I built a simple Java application which scanned a schema using JDBC, read the names of all the tables, then built a simple "SELECT * FROM XXX FETCH FIRST 1 ROWS ONLY" for both databases and ran this for every table, tracking the time necessary (thus measuring only the time to access the first row of the table and overhead). I got access from the DBA's to both the production DB/2 on the AS/400 and the Oracle running on the old desktop. We did this without telling anyone what I was doing.
After running the tests a number of times I produced a chart of the results. The Oracle version ran an order of magnitude faster, even though it was on a pathetic piece of hardware, and the AS/400 was the database hardware of record. I then sent it to everyone I could think of. All we heard from the AS/400 group then was "hummana-hummana-hummana" as there wasn't anything to direct blame to. Same code, same machine, same network, same SQL, using the production JDBC drivers from IBM and Oracle. Oopsy.

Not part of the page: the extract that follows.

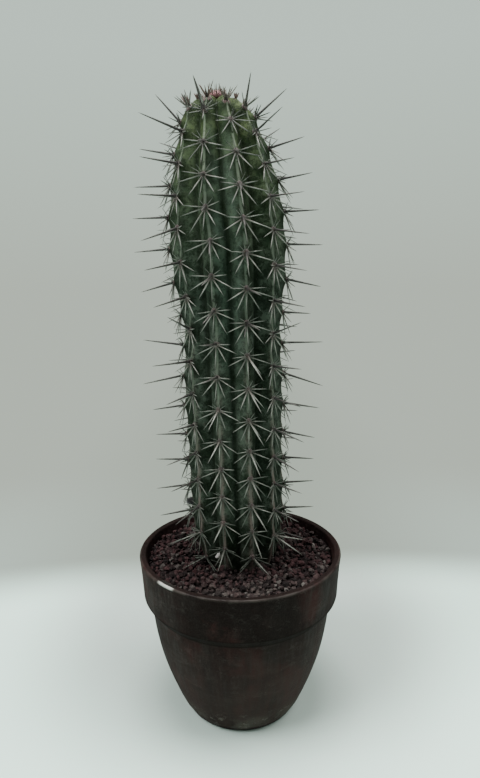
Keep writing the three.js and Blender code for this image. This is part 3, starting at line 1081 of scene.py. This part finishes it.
def crownSpines(models):
    # short reddish spines that still stand together over the growing tip
    spines = []
    for x, y, share in spread(crown["spines"]):
        way = Vector((x, y, 1.8 - share * 0.6)).normalized()
        reach = crown["spineReach"]
        root = Vector(crown["middle"]) + Vector((way.x * reach, way.y * reach, -2 * mm * share))
        length = random.uniform(*crown["spineLengths"]) * mm
        width = random.uniform(*crown["spineWidths"]) * mm
        matrix = needleMatrix(root, way, length, width, random.uniform(0, 6))
        model, youth = random.choice(models), random.uniform(0.7, 1)
        spines.append(copyAt(model, matrix, youth, random.random()))
    return spines


# colours along a spine from its foot to its tip, and those of a young and of a dull one
spineLooks = {
    "paleSpine": {
        "along": [(0.0, (0.036, 0.025, 0.021)), (0.16, (0.115, 0.094, 0.084)),
                  (0.42, (0.320, 0.309, 0.280)), (0.75, (0.175, 0.175, 0.156)),
                  (1.0, (0.065, 0.061, 0.053))],
        "young": (0.135, 0.070, 0.058),
        "dull": (0.048, 0.054, 0.043),
    },
    "longSpine": {
        "along": [(0.0, (0.008, 0.006, 0.0055)), (0.25, (0.022, 0.018, 0.016)),
                  (0.55, (0.070, 0.064, 0.059)), (0.85, (0.090, 0.084, 0.076)),
                  (1.0, (0.045, 0.040, 0.036))],
        "young": (0.030, 0.014, 0.012),
        "dull": (0.020, 0.017, 0.015),
    },
}


def spineFinish(name):
    spine = Finish(name, 0.6, spineLooks[name])
    mottled = spine.attribute("along") + (spine.noise(260, 3, 0.5) - 0.5) * 0.3
    spine.set("Base Color", spine.layers(
        spine.ramp(mottled, "along"),
        (spine.attribute("shade") * 0.85, "dull"),
        (spine.attribute("tint") * 0.8, "young")))
    spine.set("Specular IOR Level", 0.3)
    spine.bump(spine.noise(900, 2, 0.5), 0.25, 0.1 * mm)
    return spine.material


# The grit

grit = {
    "bed": 138.4 * mm,
    "bedUneven": 0.8 * mm,
    "bedShadeTint": 0.12,
    "bedSteps": 22,
    "bedGap": 0.4 * mm,   # between the bed and the pot's wall or the stem
    "lift": 1.4 * mm,
    "depths": (-0.8, 0.9),   # how deep and how high grains lie, in shares of their size
    "uneven": 0.9 * mm,   # and how far the whole bed of them waves up and down
    "mound": 1.1 * mm,   # how far they rise against the stem, and how far from it that starts
    "moundReach": 14 * mm,
    "grains": 1900,
    "smallest": 1.35 * mm,
    "largest": 3.2 * mm,
    "fewLarge": 1.8,   # the higher, the fewer large ones
    "shapes": 12,
    "cuts": 4,
    "chip": (-19.3 * mm, -28.8 * mm, 153 * mm),   # a white splinter caught at the stem's foot
    "chipSize": (1.5 * mm, 0.9 * mm, 3.0 * mm),
}


def makeGrainModel(index):
    # a rough ball with its corners knocked about, broken along a few planes
    selectNothing()
    bpy.ops.mesh.primitive_ico_sphere_add(subdivisions=1, radius=1.15)
    obj = bpy.context.object
    obj.name = f"grain{index}"
    editAll(obj)
    bpy.ops.transform.vertex_random(offset=0.3, seed=index)
    for _ in range(grit["cuts"]):
        bpy.ops.mesh.select_all(action="SELECT")
        away = Vector([random.gauss(0, 1) for _ in range(3)]).normalized()
        bpy.ops.mesh.bisect(plane_co=away * random.uniform(0.5, 0.85), plane_no=away,
                            clear_outer=True, use_fill=True)
    bpy.ops.mesh.select_all(action="SELECT")
    bpy.ops.mesh.quads_convert_to_tris()
    bpy.ops.mesh.normals_make_consistent(inside=False)
    smooth(endEdit(), 28)
    return obj


aroundFoot = range(-6, 7)   # ribs, counted both ways from the first one past the stem's back
footTurns = [ribTurn(rib, stem["ribsFull"]) for rib in aroundFoot]


def stemReach(angle, height):
    # how far the ribbed stem's foot reaches from its middle in one direction
    ribs = float(np.interp(angle, footTurns, aroundFoot))
    off = 2 * abs(ribs - round(ribs))
    depth = stem["depthShare"] * float(softStep(stem["ribsStart"], stem["ribsFull"], height))
    return crestAt(height) * (1 - depth * float(flankShare(off)))


def makeGrit():
    random.seed(31)
    models = [makeGrainModel(i) for i in range(grit["shapes"])]
    bed, growth = grit["bed"], grit["largest"] - grit["smallest"]
    inner, outer = stemReach(math.radians(36), bed), hollowRadius(bed)
    pieces = []
    for i in range(grit["grains"]):
        # evenly over the ring between stem and wall, and left out where the stem's ribs are
        share = (i + random.random()) / grit["grains"]
        reach = math.sqrt(inner ** 2 + (outer ** 2 - inner ** 2) * share)
        angle = i * goldenTurn + vary(0.04)
        size = grit["smallest"] + growth * random.random() ** grit["fewLarge"]
        reach = min(reach, outer - size * 0.95)
        x, y = reach * math.sin(angle), -reach * math.cos(angle)
        aside = x - leanAt(bed)
        free = math.hypot(aside, y) - stemReach(math.atan2(aside, -y), bed)
        if free < size * 0.55:
            continue
        height = bed + grit["uneven"] * noise.noise(Vector((x, y, 0)) * 60)
        height += grit["mound"] * float(softStep(grit["moundReach"], 0, free))
        height += grit["lift"] + random.uniform(*grit["depths"]) * size
        turn = Matrix.Rotation(random.uniform(0, 6.28), 4, "Z")
        turn = turn @ Matrix.Rotation(random.uniform(0, 3.14), 4, "X")
        wide, thick = size * random.uniform(0.75, 1), size * random.uniform(0.6, 0.9)
        matrix = Matrix.Translation((x, y, height)) @ turn @ sized(size, wide, thick)
        pieces.append(copyAt(random.choice(models), matrix, random.random()))
    chip = Matrix.Rotation(0.5, 4, "Y") @ sized(*grit["chipSize"])
    pieces.append(copyAt(models[0], Matrix.Translation(grit["chip"]) @ chip, 2))
    discard(models)
    return joined(pieces, "lavaGrit")


def makeBed():
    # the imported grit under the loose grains, with the stem's own hole in it
    low, top, gap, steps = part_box("gravel")[0].z, grit["bed"], grit["bedGap"], grit["bedSteps"]
    inner, outer = 20 * mm, hollowRadius(top) - gap
    rings = [(inner, low, 0), (hollowRadius(low) - gap, low, 0), (outer, top, 0)]
    rings += [(outer + (inner - outer) * i / steps, top, 0) for i in range(1, steps + 1)]
    count = stem["ribs"] * stem["cornersPerRib"]
    obj = closeUp(pullUp("packedGrit", rings + rings[:1], count, False))
    places = readPlaces(obj)
    for place in places:
        reach, angle = math.hypot(place[0], place[1]), math.atan2(place[0], -place[1])
        hole = stemReach(angle, place[2]) + gap
        share = (reach - inner) / (outer - inner)
        fitted = hole + (outer - hole) * max(share, 0)
        if place[2] > low + 1 * mm:
            place[2] += grit["bedUneven"] * noise.noise(Vector(place) * 420)
        lean = leanAt(top) * (1 - share)
        place[0], place[1] = fitted * math.sin(angle) + lean, -fitted * math.cos(angle)
    setPlaces(obj, places)
    # the bed is tinted dark: painted shade for the grit seen between the loose grains
    giveValues(obj, "tint", grit["bedShadeTint"])
    smooth(obj, 30)
    return obj


gritLook = {
    # stone colours from the darkest grains to the palest
    "red": [(0.0, (0.0050, 0.0032, 0.0032)), (0.26, (0.0125, 0.0072, 0.0072)),
            (0.50, (0.0320, 0.0150, 0.0156)), (0.72, (0.0430, 0.0196, 0.0202)),
            (0.86, (0.0340, 0.0255, 0.0240)), (0.97, (0.0600, 0.0505, 0.0465)),
            (1.0, (0.1000, 0.0880, 0.0800))],
    "grey": [(0.0, (0.0070, 0.0050, 0.0045)), (0.25, (0.0180, 0.0140, 0.0130)),
             (0.55, (0.0430, 0.0350, 0.0320)), (0.85, (0.0680, 0.0600, 0.0530)),
             (1.0, (0.1150, 0.1050, 0.0950))],
    "blots": (0.0075, 0.0050, 0.0050),
    "holes": (0.0020, 0.0014, 0.0014),
    "chip": (0.55, 0.51, 0.49),
    # a pattern, as in the clay's table
    "greyPatches": (45, 3, 0.5, 0.36, 0.56),
}


def gritFinish():
    lava = Finish("lavaStone", 0.92, gritLook)
    y = lava.axes()[1]
    tint = lava.attribute("tint")
    blots = lava.noise(420, 4, 0.65)
    holes = lava.cells(1100)
    # grey grains lie mostly at the front
    front = (1 - y.between(-0.075, -0.03)) * lava.pattern("greyPatches")
    lava.set("Base Color", lava.layers(
        lava.ramp(tint, "red"),
        (front * 0.85, lava.ramp(tint, "grey")),
        (blots.between(0.35, 0.7) * 0.55, "blots"),
        # painted shade in the pits
        ((1 - holes.between(0.02, 0.35)) * 0.7, "holes"),
        (tint.between(1.5, 1.9), "chip")))
    lava.set("Specular IOR Level", 0.15)
    pits = lava.bump(holes, 0.7, 0.35 * mm)
    lava.bump(blots, 0.5, 0.4 * mm, pits)
    return lava.material


# The stage, the lights and the camera

stage = {
    "floor": (0.70, 0.93, 0.82),
    "shade": (0.45, 0.535, 0.49),   # painted shadow on the floor round the pot, reaching further behind it
    "shadeMiddle": (0.004, 0.125),
    "shadeFade": (0.145, 0.285),
    "wall": (0.685, 0.83, 0.735),
    "lowWall": (0.565, 0.635, 0.545),
    "nearWall": (0.66, 0.79, 0.70),   # where it meets the floor, with painted light from the lit pool
    "nearDepth": 0.5,   # how far behind the pool this ends
    "backWall": (0.50, 0.57, 0.485),   # in the plant's soft shade, which ends to both sides
    "backFade": (0.08, 0.42),
    "wallRise": 0.36,   # how steep a look upwards meets its upper colour
    "fill": 0.3,   # share of the wall's light that falls on things
    # the lit part of the floor is a wide round pool that ends softly behind the pot
    "poolMiddle": (0.10, -1.6),
    "poolRadius": 1.832,
    "poolEdge": 0.062,
}
# place, size, power and colour of each soft lamp; all of them shine on the pot
lamps = {
    "skyPanel": ((-0.03, -0.05, 1.6), 0.8, 30, (1.0, 1.0, 0.99)),
    "leftPanel": ((-0.98, -0.55, 1.55), 0.9, 38, (0.98, 1.0, 1.0)),
    "rightPanel": ((1.15, -0.1, 1.55), 1.3, 29, (1.0, 1.0, 0.99)),
}
lampTarget = Vector((0, 0, 0.1))
# The camera looks at the photo's middle: focal length and picture height are in pixels.
view = {"focal": 550, "pictureHeight": 778, "sensor": 36, "distance": 0.4692, "height": 0.3804,
        "pitch": 10.45, "roll": -0.5, "aside": 1.0 * mm}


def makeCamera():
    data = bpy.data.cameras.new("photoView")
    data.sensor_width = view["sensor"]
    data.lens = view["focal"] / view["pictureHeight"] * view["sensor"]
    data.clip_start, data.clip_end = 0.01, 20
    camera = bpy.data.objects.new("photoView", data)
    bpy.context.scene.collection.objects.link(camera)
    place = Matrix.Translation((view["aside"], -view["distance"], view["height"]))
    tilt = Matrix.Rotation(math.radians(90 - view["pitch"]), 4, "X")
    roll = Matrix.Rotation(math.radians(view["roll"]), 4, "Z")
    camera.matrix_world = place @ tilt @ roll
    bpy.context.scene.camera = camera


def makeFloor():
    selectNothing()
    bpy.ops.mesh.primitive_circle_add(vertices=96, radius=9, fill_type="NGON", location=(0, 0, 0))
    floor = settle(bpy.context.object)
    floor.name = "paleFloor"
    finish = Finish("palePaper", 0.7, stage)
    x, y, _ = finish.axes()

    def reach(middle):
        return ((x - middle[0]) ** 2 + (y - middle[1]) ** 2) ** 0.5

    # painted shadow round and behind the pot
    light = reach(stage["shadeMiddle"]).between(*stage["shadeFade"])
    finish.set("Base Color", finish.mix(light, "shade", "floor"))
    # past the pool it glows like the wall, with painted light near the pool and painted shade
    # behind the plant
    pool, edge = stage["poolRadius"], stage["poolEdge"]
    fromPool = reach(stage["poolMiddle"])
    far = fromPool.between(pool - edge, pool + edge)
    near = 1 - fromPool.between(pool, pool + stage["nearDepth"])
    beside = ((x ** 2) ** 0.5).between(*stage["backFade"])
    low, foot, behind = (finish.node("ShaderNodeEmission", inputs={"Color": name})
                         for name in ("lowWall", "nearWall", "backWall"))
    wall = finish.blend(beside, behind, finish.blend(near, low, foot))
    both = finish.blend(far, Wire(finish, finish.shader.outputs[0]), wall)
    finish.feed(finish.tree.nodes["Material Output"].inputs["Surface"], both)
    dress(floor, finish.material)


def makeLamps():
    for name, (place, size, power, colour) in lamps.items():
        data = bpy.data.lights.new(name, "AREA")
        data.shape, data.size, data.energy, data.color = "DISK", size, power, colour
        lamp = bpy.data.objects.new(name, data)
        bpy.context.scene.collection.objects.link(lamp)
        lamp.location = place
        lamp.rotation_euler = (lampTarget - Vector(place)).to_track_quat("-Z", "Y").to_euler()


def makeRoom():
    # a wall all round, seen at full strength, but lighting the plant only a little
    world = bpy.data.worlds.new("room")
    bpy.context.scene.world = world
    room = Nodes(world, "Background", "Generated", stage)
    rise = room.axes()[2]
    upwards = room.node("ShaderNodeMapRange", inputs={"Value": rise, "From Max": "wallRise"})
    seen = room.node("ShaderNodeLightPath", output="Is Camera Ray")
    strength = room.node("ShaderNodeMapRange", inputs={"Value": seen, "To Min": "fill"})
    # painted light on the wall: darker low down, lighter upwards
    room.set("Color", room.mix(upwards, "lowWall", "wall"))
    room.set("Strength", strength)


makeCamera()
makeLamps()
makeRoom()
makeFloor()
print("stage, lights and camera ready")

seat(makePot(), clayFinish(), "pot")
dress(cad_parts["soil"], soilFinish())
print("pot and soil ready")

gritStone = gritFinish()
seat(makeBed(), gritStone, "gravel")
seat(makeGrit(), gritStone, "gravel")
print("grit ready")

seat(makeStem(), skinFinish(), "cactus")
print("stem ready")
seat(makeCushions(), feltFinish(), "cactus")
paleSpines, longSpines = makeSpines()
seat(paleSpines, spineFinish("paleSpine"), "cactus")
seat(longSpines, spineFinish("longSpine"), "cactus")
print("areoles and spines ready")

So they were ordered to have their DBA (really just an analyst) run the code I gave him (same results) and then he watched the console from the AS/400 while the production web app ran (which they could have done years earlier) and low and behold, as soon as a big query came in (like find a client!) the system began to page like mad for minutes. It seemed that the minimum memory for the partition running DB/2 through which the entire fieldstaff ran their work had only 80MB of RAM. Ouch. The AS/400 would gradually increase the memory but it was tuned for batch applications, not instant web queries. Oddly enough if several queries came in sequence it got faster as some more memory would be applied. But then it would drop back down again.
After a bit more time of complaining there wasn't enough RAM in the AS/400 (like 16GB) they finally gave in and increased the memory to 1GB as a floor. And all of the performance problems went away just like that.
And no one ever said a thing after that, like the war never happened. Of course the data problems continue to this day (I no longer work there of course) but at least you can find a client now in a few seconds.
And yeah, it was the stupid database!